Media – trial by tabloid. Murder it wrote

Ronald Thwaites QC, of 10 King's Bench Walk, a member of the Defence Counsel in the trial of those charged with the murder of Stephen Lawrence, condemns the Mail.

“It has no record of campaigning on civil liberties issues, so this is indicative of an attempt to increase circulation. It can only be in a better position to comment on the case than anyone else if it has fresh evidence; the legal system requires fuel, that fuel is evidence, and in this case the evidence was missing,” he said.

“This case is a tragedy, but it is not so uncommon – there are legion cases where the culprit is a stranger to the victim, of those I would bet less than 10 per cent are caught and successfully prosecuted.

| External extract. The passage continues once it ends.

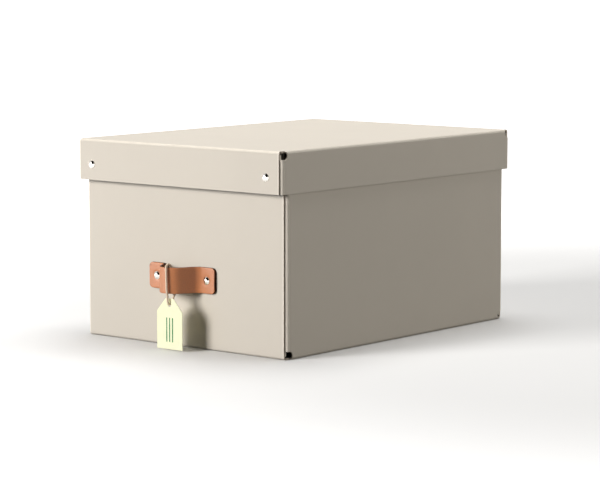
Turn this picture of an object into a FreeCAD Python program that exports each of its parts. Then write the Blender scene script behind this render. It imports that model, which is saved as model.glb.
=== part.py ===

The Daily Mail has picked on soft targets, there is no courage in that.

“If the Daily Mail is in earnest, it should fund the action, seek no costs, agree to have the case heard by judge alone, because a jury would be so prejudiced, and agree that the action be on the grounds that these five are proved or provable murderers.”

Nazir Afzal, CPS senior crown prosecutor and African Caribbean and Asian Lawyers Group committee member, stresses that his opinion is personal and does not represent the view of the Crown. He disagrees with the Mail's tactics because of the danger they will “prejudice further criminal action against the two that have not been acquitted or any civil proceedings against all five that the Lawrences may be considering”. But he adds: “I can understand why the Daily Mail took the action that it did. It has done nothing unlawful and it has added to the debate in the pursuit of justice.”

He suggests the Mail's action could be a “novel way of getting the five in the box to face cross-examination” given the high burden of proof and rules of admission of evidence in the criminal courts. “I understand the five are considering taking libel action. I think they would be foolish to put themselves through that.”

On Lord Donaldson's claim that the story was in contempt of court, Justin Walford, legal adviser to the Express Group, publishers of the Daily Express, says: “The Mail's piece cannot be in contempt of court under the Act, and cannot be in contempt of court under common law. If the Mail was held to be in contempt of court under common law, the matter would be whipped over to the European Court of Human Rights, under article 10. It is plainly defamatory, but newspapers are free to make any allegations that they wish and it is for the five to take proceedings. It is interesting that the Mail did not say: 'You have questions to answer, we would invite you to speak out.'”

David Eady QC, co-author of The Law of Contempt and a tenant at 1 Brick Court, agrees. “It is very difficult to see any contempt of court. The strict liability rule was meant to let journalists know exactly where they stood with regard to active proceedings. Although the common law of contempt has been revived in relation to proceedings which are imminent or contingent, this is only in exceptional circumstances such as Attorney General v Newsgroup Newspapers. In the 'rape doc' case, the Sun was carrying prejudicial reports about a doctor whose private prosecution it was funding. The courts ruled this made 'virtually certain' proceedings were imminent.”

Arthur Davidson, QC of Cloisters, former legal director of the Mirror Group, thinks “the Mail was right and Lord Donaldson was wrong”.

He says: “It seems to me that the five boys have availed themselves of all the safeguards of the law including access to the best criminal representation, the right to silence and the strict rules of evidence. What is left for the Lawrences? Maybe these actions will lead to witnesses coming forward.”

Makbool Javaid, former chair of the Society for Black Lawyers disagrees, despite expressing deepest sympathy with the Lawrences. “We supported the campaign for the Lawrences, and were highly critical of the prosecution authorities. But the Mail is setting a very dangerous precedent, which renders the rule of law meaningless. Another example I can think of is the Winston Silcott case where there were appalling headlines after his acquittal for the murder of a police officer. It just shows those who are powerful can choose to influence public opinion on their whims.”

Bruce Houlder QC, vice chair of the Bar Council's public affairs committee extends sympathy to the Lawrence family, but does not think “their plight is dignified by the Mail's campaign”. He says: “It must be remembered that Michael Mansfield QC, who conducted the private prosecution, conceded the evidence was insufficient. We should not conduct trial by newspaper. Opinions worth having are based on sound information. To increase circulation by pandering to misconception cheapens the dignity of the Lawrence family.”